Short exercise
Every line of the records below should be restated exactly.

*** Record excerpts ***

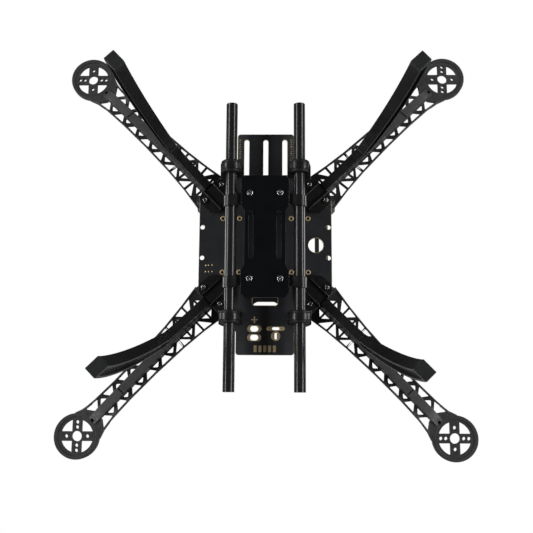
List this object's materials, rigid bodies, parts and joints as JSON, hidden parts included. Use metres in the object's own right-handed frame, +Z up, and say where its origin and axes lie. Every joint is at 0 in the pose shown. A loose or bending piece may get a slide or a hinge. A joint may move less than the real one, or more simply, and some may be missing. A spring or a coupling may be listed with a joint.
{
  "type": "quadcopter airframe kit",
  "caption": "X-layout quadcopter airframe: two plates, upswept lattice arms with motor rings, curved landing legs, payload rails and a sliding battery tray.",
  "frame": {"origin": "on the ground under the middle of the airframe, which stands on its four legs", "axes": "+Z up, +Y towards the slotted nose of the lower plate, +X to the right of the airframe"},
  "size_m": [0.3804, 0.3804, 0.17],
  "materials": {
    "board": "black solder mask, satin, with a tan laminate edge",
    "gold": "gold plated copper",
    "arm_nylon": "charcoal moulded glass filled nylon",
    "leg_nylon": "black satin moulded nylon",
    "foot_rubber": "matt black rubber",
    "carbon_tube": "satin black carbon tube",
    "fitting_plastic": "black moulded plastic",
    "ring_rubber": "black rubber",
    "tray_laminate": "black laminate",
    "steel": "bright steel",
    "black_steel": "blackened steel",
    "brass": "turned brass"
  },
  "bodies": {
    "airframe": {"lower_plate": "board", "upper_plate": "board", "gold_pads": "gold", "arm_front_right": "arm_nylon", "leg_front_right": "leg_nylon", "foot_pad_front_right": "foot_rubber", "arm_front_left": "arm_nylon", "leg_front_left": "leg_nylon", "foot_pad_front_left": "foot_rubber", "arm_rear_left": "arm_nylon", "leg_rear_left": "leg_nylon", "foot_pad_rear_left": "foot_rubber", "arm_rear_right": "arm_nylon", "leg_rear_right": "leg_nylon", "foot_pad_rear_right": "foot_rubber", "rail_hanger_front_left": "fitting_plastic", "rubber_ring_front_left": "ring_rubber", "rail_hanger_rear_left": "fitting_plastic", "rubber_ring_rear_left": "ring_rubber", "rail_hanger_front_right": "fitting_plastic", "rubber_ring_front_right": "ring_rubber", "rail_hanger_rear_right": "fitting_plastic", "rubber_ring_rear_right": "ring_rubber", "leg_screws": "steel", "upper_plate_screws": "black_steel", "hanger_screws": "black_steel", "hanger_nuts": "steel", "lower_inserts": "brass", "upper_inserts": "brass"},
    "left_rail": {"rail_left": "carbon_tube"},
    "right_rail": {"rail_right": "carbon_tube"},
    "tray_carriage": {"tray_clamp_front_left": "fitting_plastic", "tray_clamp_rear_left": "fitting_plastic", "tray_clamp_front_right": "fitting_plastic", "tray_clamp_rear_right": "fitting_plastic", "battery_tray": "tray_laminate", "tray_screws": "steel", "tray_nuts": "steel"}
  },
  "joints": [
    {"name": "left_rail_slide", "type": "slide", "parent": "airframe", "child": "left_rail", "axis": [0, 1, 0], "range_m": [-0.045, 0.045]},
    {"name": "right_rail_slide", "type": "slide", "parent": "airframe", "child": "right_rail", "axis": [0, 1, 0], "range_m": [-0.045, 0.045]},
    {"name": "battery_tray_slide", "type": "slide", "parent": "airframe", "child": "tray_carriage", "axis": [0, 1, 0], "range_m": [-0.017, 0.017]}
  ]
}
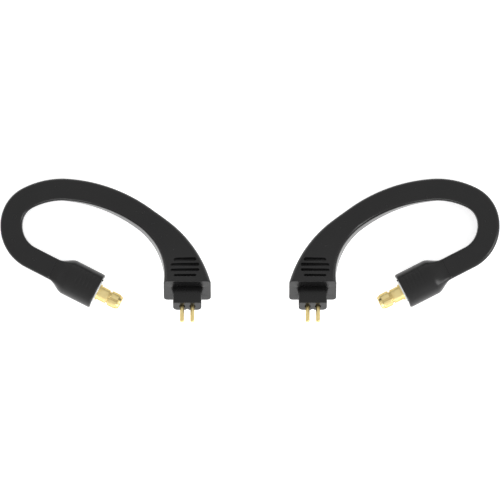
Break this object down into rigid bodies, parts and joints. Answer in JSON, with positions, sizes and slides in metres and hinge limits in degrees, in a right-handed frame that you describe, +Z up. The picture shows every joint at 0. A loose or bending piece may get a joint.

***

Task output
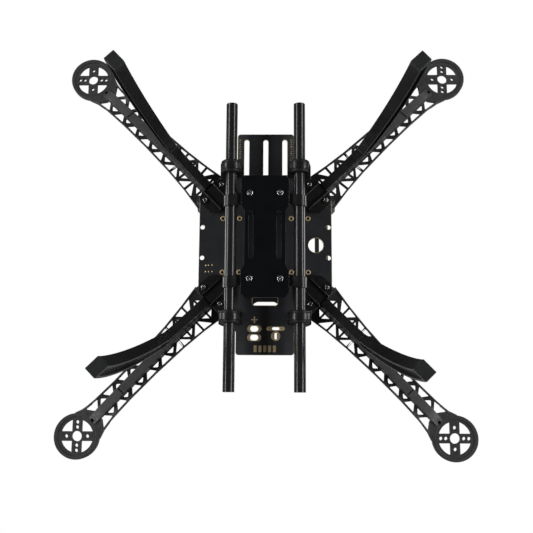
List this object's materials, rigid bodies, parts and joints as JSON, hidden parts included. Use metres in the object's own right-handed frame, +Z up, and say where its origin and axes lie. Every joint is at 0 in the pose shown. A loose or bending piece may get a slide or a hinge. A joint may move less than the real one, or more simply, and some may be missing. A spring or a coupling may be listed with a joint.
{
  "type": "quadcopter airframe kit",
  "caption": "X-layout quadcopter airframe: two plates, upswept lattice arms with motor rings, curved landing legs, payload rails and a sliding battery tray.",
  "frame": {"origin": "on the ground under the middle of the airframe, which stands on its four legs", "axes": "+Z up, +Y towards the slotted nose of the lower plate, +X to the right of the airframe"},
  "size_m": [0.3804, 0.3804, 0.17],
  "materials": {
    "board": "black solder mask, satin, with a tan laminate edge",
    "gold": "gold plated copper",
    "arm_nylon": "charcoal moulded glass filled nylon",
    "leg_nylon": "black satin moulded nylon",
    "foot_rubber": "matt black rubber",
    "carbon_tube": "satin black carbon tube",
    "fitting_plastic": "black moulded plastic",
    "ring_rubber": "black rubber",
    "tray_laminate": "black laminate",
    "steel": "bright steel",
    "black_steel": "blackened steel",
    "brass": "turned brass"
  },
  "bodies": {
    "airframe": {"lower_plate": "board", "upper_plate": "board", "gold_pads": "gold", "arm_front_right": "arm_nylon", "leg_front_right": "leg_nylon", "foot_pad_front_right": "foot_rubber", "arm_front_left": "arm_nylon", "leg_front_left": "leg_nylon", "foot_pad_front_left": "foot_rubber", "arm_rear_left": "arm_nylon", "leg_rear_left": "leg_nylon", "foot_pad_rear_left": "foot_rubber", "arm_rear_right": "arm_nylon", "leg_rear_right": "leg_nylon", "foot_pad_rear_right": "foot_rubber", "rail_hanger_front_left": "fitting_plastic", "rubber_ring_front_left": "ring_rubber", "rail_hanger_rear_left": "fitting_plastic", "rubber_ring_rear_left": "ring_rubber", "rail_hanger_front_right": "fitting_plastic", "rubber_ring_front_right": "ring_rubber", "rail_hanger_rear_right": "fitting_plastic", "rubber_ring_rear_right": "ring_rubber", "leg_screws": "steel", "upper_plate_screws": "black_steel", "hanger_screws": "black_steel", "hanger_nuts": "steel", "lower_inserts": "brass", "upper_inserts": "brass"},
    "left_rail": {"rail_left": "carbon_tube"},
    "right_rail": {"rail_right": "carbon_tube"},
    "tray_carriage": {"tray_clamp_front_left": "fitting_plastic", "tray_clamp_rear_left": "fitting_plastic", "tray_clamp_front_right": "fitting_plastic", "tray_clamp_rear_right": "fitting_plastic", "battery_tray": "tray_laminate", "tray_screws": "steel", "tray_nuts": "steel"}
  },
  "joints": [
    {"name": "left_rail_slide", "type": "slide", "parent": "airframe", "child": "left_rail", "axis": [0, 1, 0], "range_m": [-0.045, 0.045]},
    {"name": "right_rail_slide", "type": "slide", "parent": "airframe", "child": "right_rail", "axis": [0, 1, 0], "range_m": [-0.045, 0.045]},
    {"name": "battery_tray_slide", "type": "slide", "parent": "airframe", "child": "tray_carriage", "axis": [0, 1, 0], "range_m": [-0.017, 0.017]}
  ]
}
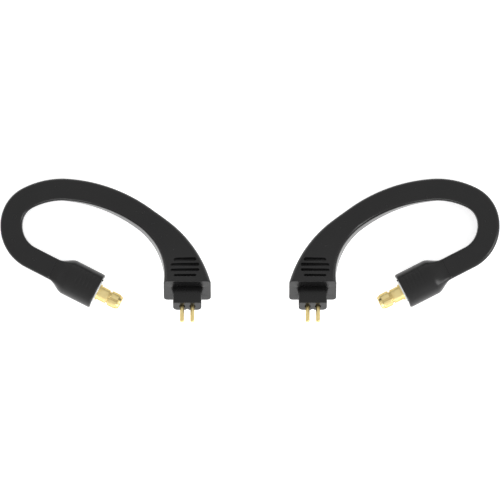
Break this object down into rigid bodies, parts and joints. Answer in JSON, with positions, sizes and slides in metres and hinge limits in degrees, in a right-handed frame that you describe, +Z up. The picture shows every joint at 0. A loose or bending piece may get a joint.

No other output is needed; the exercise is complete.